The ultimate failure of the military dictatorship, including its gross human rights violations, is the failure of Communism. But even within the narrow constraints of communism, more was possible. The Soviets failed broadly but compensated with a world-class military-industrial complex. Nothing works in Cuba except health services, one of the best in Latin America. Mao’s China at least liberated a billion plus mass of humanity from worry about its quotidian meals. Ditto for many Communist countries, where a lone bright spot attested to the restrained potential of an oppressed people. But because the principal consensus in post-revolutionary Ethiopia had been an unremitting joy derived from the leveling of society, a culture against exceptionalism gained traction. Blending became the default modus operandi both at the individual and group levels. No distinction was made between superiority stemming from privilege and superiority attained by merit. For a government fighting multiple insurgencies, this was a fatal shortcoming. Unable to build a professional army based on merit, it eventually succumbed not to superior force but to weaker adversaries who had assembled meritocratic fighting machines. It took seventeen years, but there was no avoiding it: grandmother was vindicated. And she lived to see it all. God bless her soul.

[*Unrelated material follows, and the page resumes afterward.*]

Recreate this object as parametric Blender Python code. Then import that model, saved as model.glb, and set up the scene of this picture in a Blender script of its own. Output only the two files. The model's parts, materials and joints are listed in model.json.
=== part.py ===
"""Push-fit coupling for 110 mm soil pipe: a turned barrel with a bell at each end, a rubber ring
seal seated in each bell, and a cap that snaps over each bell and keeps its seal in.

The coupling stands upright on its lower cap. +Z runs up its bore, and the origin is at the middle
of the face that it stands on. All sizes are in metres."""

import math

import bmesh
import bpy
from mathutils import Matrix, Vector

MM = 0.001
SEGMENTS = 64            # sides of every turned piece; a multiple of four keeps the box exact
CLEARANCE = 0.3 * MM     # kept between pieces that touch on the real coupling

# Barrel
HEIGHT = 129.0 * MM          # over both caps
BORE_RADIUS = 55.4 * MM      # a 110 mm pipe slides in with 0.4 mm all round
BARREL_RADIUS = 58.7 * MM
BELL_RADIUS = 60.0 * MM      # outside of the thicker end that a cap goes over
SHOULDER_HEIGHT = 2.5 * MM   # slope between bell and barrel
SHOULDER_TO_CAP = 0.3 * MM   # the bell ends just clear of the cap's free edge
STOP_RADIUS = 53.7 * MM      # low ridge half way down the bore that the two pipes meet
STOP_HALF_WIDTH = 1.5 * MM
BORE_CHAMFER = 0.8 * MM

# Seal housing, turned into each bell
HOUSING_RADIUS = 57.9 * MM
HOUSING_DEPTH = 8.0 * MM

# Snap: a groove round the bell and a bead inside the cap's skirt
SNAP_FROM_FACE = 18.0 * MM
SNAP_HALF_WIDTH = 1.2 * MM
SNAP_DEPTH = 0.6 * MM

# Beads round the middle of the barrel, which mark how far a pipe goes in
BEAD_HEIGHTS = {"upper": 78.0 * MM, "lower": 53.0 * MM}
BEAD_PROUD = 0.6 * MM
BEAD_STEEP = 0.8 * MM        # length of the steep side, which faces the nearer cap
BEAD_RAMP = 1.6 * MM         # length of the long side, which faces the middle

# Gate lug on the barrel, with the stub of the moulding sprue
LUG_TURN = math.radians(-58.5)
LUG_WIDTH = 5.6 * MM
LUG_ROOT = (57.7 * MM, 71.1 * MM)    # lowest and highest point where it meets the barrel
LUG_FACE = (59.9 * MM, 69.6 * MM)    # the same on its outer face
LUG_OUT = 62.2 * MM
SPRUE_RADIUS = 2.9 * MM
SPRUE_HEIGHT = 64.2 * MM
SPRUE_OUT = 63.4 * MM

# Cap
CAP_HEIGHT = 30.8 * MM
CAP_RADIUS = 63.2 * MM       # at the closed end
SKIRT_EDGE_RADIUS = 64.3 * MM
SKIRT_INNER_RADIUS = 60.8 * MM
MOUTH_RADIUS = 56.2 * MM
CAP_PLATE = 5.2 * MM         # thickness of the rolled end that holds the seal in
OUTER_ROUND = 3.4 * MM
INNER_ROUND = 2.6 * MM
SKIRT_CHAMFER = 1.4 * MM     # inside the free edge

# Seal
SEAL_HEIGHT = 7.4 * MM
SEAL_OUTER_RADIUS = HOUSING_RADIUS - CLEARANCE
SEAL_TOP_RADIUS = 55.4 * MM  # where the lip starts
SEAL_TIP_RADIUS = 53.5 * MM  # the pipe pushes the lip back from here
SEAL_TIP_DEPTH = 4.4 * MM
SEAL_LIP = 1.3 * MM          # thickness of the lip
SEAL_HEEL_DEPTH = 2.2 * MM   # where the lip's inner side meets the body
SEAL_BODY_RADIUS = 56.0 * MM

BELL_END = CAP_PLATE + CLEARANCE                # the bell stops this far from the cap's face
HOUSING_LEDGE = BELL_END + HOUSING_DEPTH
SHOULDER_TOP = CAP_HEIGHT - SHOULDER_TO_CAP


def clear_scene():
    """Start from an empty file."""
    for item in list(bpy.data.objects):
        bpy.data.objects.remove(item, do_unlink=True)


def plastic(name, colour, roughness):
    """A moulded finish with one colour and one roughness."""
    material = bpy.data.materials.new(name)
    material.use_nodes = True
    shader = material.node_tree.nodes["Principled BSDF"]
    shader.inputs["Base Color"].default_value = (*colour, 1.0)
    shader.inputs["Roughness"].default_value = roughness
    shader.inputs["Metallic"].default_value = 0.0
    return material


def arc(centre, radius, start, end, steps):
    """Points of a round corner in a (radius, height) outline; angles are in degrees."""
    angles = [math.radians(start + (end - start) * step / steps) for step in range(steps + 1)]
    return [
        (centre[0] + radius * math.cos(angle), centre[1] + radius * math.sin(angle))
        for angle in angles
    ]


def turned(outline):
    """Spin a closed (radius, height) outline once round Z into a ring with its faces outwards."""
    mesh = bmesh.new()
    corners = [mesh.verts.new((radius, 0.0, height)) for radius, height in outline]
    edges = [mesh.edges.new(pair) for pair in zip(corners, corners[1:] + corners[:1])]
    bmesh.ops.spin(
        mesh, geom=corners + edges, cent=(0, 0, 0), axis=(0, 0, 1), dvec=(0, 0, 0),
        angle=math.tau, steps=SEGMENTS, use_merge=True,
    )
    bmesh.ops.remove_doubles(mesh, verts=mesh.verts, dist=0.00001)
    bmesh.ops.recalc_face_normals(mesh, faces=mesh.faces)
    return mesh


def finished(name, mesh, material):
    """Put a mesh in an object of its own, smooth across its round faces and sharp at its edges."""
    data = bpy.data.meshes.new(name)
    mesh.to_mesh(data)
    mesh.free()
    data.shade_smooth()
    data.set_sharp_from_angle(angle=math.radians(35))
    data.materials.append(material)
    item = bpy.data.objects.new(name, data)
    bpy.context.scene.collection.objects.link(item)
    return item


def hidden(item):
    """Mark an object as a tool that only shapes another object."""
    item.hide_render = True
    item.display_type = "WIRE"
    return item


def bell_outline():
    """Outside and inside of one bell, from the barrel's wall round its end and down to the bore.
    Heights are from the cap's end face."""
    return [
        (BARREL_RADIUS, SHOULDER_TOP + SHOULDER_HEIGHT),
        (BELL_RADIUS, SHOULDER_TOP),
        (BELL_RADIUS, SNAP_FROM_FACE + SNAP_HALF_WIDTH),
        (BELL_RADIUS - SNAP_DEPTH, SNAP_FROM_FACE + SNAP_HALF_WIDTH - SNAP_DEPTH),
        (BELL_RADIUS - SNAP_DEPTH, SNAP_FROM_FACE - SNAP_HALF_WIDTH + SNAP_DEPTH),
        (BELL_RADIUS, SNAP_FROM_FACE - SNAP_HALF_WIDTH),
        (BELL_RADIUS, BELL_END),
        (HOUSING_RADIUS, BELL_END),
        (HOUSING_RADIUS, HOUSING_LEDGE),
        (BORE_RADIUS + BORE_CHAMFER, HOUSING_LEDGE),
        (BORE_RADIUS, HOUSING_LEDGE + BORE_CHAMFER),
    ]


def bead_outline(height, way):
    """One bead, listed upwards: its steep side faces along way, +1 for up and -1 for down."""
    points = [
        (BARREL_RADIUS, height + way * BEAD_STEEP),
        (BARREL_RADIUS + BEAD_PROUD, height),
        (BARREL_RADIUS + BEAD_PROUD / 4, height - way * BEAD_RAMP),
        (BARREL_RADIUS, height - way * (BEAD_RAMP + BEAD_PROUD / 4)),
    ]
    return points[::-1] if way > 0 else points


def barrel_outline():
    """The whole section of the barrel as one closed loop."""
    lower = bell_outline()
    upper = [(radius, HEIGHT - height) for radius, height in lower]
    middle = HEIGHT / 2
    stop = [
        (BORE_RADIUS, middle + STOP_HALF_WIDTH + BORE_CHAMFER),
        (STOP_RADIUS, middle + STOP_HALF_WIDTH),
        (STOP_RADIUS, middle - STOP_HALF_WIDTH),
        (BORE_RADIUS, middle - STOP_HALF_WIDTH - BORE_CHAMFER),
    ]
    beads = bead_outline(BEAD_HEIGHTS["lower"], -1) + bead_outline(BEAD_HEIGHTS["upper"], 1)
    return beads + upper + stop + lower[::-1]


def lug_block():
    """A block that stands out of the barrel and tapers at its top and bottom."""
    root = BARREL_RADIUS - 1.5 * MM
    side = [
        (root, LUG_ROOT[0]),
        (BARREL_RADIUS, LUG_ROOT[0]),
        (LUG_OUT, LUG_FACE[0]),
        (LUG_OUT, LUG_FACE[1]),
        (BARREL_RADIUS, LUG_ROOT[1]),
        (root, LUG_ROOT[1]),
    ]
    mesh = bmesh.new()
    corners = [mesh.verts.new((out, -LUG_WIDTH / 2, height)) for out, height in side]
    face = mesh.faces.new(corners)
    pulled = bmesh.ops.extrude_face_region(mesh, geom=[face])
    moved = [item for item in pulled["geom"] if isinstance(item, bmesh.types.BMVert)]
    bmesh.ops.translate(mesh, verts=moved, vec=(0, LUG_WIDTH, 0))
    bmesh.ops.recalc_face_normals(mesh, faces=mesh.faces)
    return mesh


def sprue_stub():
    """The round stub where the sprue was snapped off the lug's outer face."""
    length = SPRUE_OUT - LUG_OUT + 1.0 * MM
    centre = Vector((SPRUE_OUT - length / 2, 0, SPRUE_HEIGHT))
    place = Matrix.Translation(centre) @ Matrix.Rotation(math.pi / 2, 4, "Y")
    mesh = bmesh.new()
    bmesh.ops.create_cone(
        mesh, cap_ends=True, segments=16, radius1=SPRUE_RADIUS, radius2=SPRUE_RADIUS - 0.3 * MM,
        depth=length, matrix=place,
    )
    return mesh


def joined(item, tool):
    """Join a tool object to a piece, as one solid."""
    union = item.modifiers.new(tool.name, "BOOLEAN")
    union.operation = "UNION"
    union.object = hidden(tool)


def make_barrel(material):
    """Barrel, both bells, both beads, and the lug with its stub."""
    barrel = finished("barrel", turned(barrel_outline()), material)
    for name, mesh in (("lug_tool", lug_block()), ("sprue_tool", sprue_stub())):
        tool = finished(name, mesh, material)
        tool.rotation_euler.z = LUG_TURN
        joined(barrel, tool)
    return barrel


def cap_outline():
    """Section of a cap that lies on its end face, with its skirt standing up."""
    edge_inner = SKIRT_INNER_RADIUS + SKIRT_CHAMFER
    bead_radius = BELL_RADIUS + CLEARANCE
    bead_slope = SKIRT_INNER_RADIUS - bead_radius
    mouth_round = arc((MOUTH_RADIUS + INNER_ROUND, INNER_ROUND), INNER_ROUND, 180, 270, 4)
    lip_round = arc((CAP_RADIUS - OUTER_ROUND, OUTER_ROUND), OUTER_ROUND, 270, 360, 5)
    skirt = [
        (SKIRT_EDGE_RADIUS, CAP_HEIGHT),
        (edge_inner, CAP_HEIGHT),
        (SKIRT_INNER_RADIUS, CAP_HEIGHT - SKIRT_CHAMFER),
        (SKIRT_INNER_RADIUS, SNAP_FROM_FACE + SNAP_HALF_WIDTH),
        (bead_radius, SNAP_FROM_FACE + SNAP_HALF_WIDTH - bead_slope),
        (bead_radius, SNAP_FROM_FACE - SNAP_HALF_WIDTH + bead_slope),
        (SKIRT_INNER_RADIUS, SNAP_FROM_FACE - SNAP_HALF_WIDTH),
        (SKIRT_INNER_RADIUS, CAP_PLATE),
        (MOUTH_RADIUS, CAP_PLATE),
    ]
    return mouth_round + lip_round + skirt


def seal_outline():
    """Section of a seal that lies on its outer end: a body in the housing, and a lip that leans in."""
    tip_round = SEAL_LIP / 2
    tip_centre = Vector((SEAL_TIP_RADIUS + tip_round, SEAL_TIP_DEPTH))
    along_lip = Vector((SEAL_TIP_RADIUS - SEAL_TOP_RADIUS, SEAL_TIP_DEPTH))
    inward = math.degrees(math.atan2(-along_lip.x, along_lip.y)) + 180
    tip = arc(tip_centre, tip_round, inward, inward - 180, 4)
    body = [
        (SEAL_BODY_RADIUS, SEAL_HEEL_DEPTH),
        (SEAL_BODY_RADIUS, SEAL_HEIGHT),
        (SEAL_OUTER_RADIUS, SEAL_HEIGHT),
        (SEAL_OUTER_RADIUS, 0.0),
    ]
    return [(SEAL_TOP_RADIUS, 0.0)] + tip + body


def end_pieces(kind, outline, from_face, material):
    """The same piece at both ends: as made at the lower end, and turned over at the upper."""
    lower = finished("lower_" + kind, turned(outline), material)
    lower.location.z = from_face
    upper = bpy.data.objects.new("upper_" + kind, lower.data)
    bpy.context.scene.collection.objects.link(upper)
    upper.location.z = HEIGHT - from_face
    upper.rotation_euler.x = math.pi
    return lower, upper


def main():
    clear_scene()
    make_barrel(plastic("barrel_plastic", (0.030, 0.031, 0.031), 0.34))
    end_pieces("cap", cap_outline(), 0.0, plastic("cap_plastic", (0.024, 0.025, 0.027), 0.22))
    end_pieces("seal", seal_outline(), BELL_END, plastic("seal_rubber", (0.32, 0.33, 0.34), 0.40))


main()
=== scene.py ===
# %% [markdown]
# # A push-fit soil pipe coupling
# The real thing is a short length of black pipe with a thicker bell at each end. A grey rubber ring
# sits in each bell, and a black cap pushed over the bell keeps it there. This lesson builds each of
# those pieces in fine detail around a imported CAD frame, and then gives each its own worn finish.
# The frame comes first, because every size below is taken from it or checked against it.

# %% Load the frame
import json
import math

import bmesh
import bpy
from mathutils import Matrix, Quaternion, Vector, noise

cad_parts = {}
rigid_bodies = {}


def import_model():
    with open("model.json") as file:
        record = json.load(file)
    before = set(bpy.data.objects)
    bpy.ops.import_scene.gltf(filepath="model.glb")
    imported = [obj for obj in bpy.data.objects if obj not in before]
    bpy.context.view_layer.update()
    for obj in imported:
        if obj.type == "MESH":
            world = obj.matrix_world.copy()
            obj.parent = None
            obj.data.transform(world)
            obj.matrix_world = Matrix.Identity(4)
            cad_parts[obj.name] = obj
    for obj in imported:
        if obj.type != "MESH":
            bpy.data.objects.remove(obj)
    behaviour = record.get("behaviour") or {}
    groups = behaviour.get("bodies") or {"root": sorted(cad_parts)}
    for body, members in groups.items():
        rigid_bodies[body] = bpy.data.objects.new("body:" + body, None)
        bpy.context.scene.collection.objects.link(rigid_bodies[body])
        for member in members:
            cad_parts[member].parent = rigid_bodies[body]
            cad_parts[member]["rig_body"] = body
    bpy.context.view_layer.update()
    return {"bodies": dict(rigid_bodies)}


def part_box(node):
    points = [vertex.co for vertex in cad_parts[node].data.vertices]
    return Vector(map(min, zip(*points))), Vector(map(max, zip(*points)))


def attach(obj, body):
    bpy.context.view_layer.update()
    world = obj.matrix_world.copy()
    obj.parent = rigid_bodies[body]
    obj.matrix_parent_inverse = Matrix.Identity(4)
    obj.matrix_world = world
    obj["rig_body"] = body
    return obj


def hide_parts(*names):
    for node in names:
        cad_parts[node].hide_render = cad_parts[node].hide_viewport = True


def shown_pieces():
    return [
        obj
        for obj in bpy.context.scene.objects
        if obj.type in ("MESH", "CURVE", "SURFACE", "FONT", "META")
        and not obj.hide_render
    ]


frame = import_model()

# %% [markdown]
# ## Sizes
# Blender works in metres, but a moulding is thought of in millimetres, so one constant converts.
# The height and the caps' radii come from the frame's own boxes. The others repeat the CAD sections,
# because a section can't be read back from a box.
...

Post 1991 and TPLF’s Hegemony
Sadly, the implosion of the military dictatorship did not necessarily entail reorientation of national disposition. On the contrary, unlike their less fortunate, American, French and Iranian brethren, Ethiopian students, untempered by outside influence, ascended to power in 1991 and had their nation at their complete mercy. And they did what was unthinkable to everyone but the puritan nihilist: facilitated—nay, promoted—the secession of Eritrea, the heartland of historical Ethiopia. Whether the nation will survive the shock that ensued is still an open question.
But while this is where we are, our future is not predestined. The future is malleable, at least in its mid to long-term facets. This is God’s way of internalizing hope into our existence. And best of all, the age of the students is fading. Consider recent events.
Even in sane democracies, the death of a nation’s leader can be the slow motion drama that it customarily is in autocracies. In contentedly democratic Ghana, where the specter of succession no more bodes the possibility of bloodletting, the president’s ill-health was the state’s most guarded secret. When John Atta Mills finally spoke of his illness, it was to insist of a successful cure. In the spirit of the famous adage, he wanted a return to normalcy. What he lacked, though, was an obliging public. This is Ghana, after all. Cynicism, one could argue plausibly, is a national brand. But in the end, even his deputy and successor, John Mahama, could not help but be caught unawares by his boss’s abrupt transition.
Why is the Death of Statesman is a Secret in Ethiopia?
In increasingly Orwellian Ethiopia, the mere mention of the leader’s ailment required a radical departure from an entrenched—and prized—ethos of opacity. The enduringly hapless Ethiopian public does not expect to be told the truth by its government. The absence, not the histrionics itself, would have surprised Ethiopians. Thus only the hopelessly guileless were surprised by the delayed news of the leader’s death.
The paranoia is hardly misplaced. The death of despots has altered the course of national histories scores of times, and sometimes even world history.
One of the greatest empires in world history, that of Alexander the Great, simply collapsed with news of his early death; clearing the path for the rise of the Romans. The inopportune death of Odedai Khan saved Europe from an unstoppable Mongolian invading army in 1241. Had the Mongolians overrun Europe as they did China, world history would have changed beyond recognition. Along with the body of Oliver Cromwell was buried the political prospect of republicanism in 17th century England. Ominously, cautionary tales from local history are hardly in want. The legacies of Ethiopia’s last four kings, stretching from mid-19th century to mid-20th century, have all been marred by lack of continuity. And now there is the instinctive inkling by Ethiopia’s ruling party that history is about to repeat itself. But this time, absence of an enduring legacy awaits not merely a leader or party but an entire generation, the spirited students of the 1960s. Theirs will mostly be a legacy of infamy. To paraphrase Reagan, a legacy meant for the trash bin of history.
Life is tragically short. But only when challenged by a mid-life crisis, or when shock is triggered by illness or accident, does existence’s fleeting status dominate consciousness. How people react to the challenge is a measure of character. The broad motions people go through, however, are well established. There is the initial dazed realization of how disloyally momentary life is, then a reaction abounds, and finally, either stoically or grudgingly, acceptance of the inevitable assumes primacy. Prison has been the triggering element for me. And however exalted, the cause of justice is that has landed me here. I miss you and your mother terribly. The pain is almost physical. But in this plight of our family is embedded hope of a long suffering people. There is no greater honor. We must bear any pain, travel any distance, climb any mountain, cross any ocean to complete this journey to freedom. Anything less is impoverishment of our soul. God bless you, my son. You will always be in my prayers.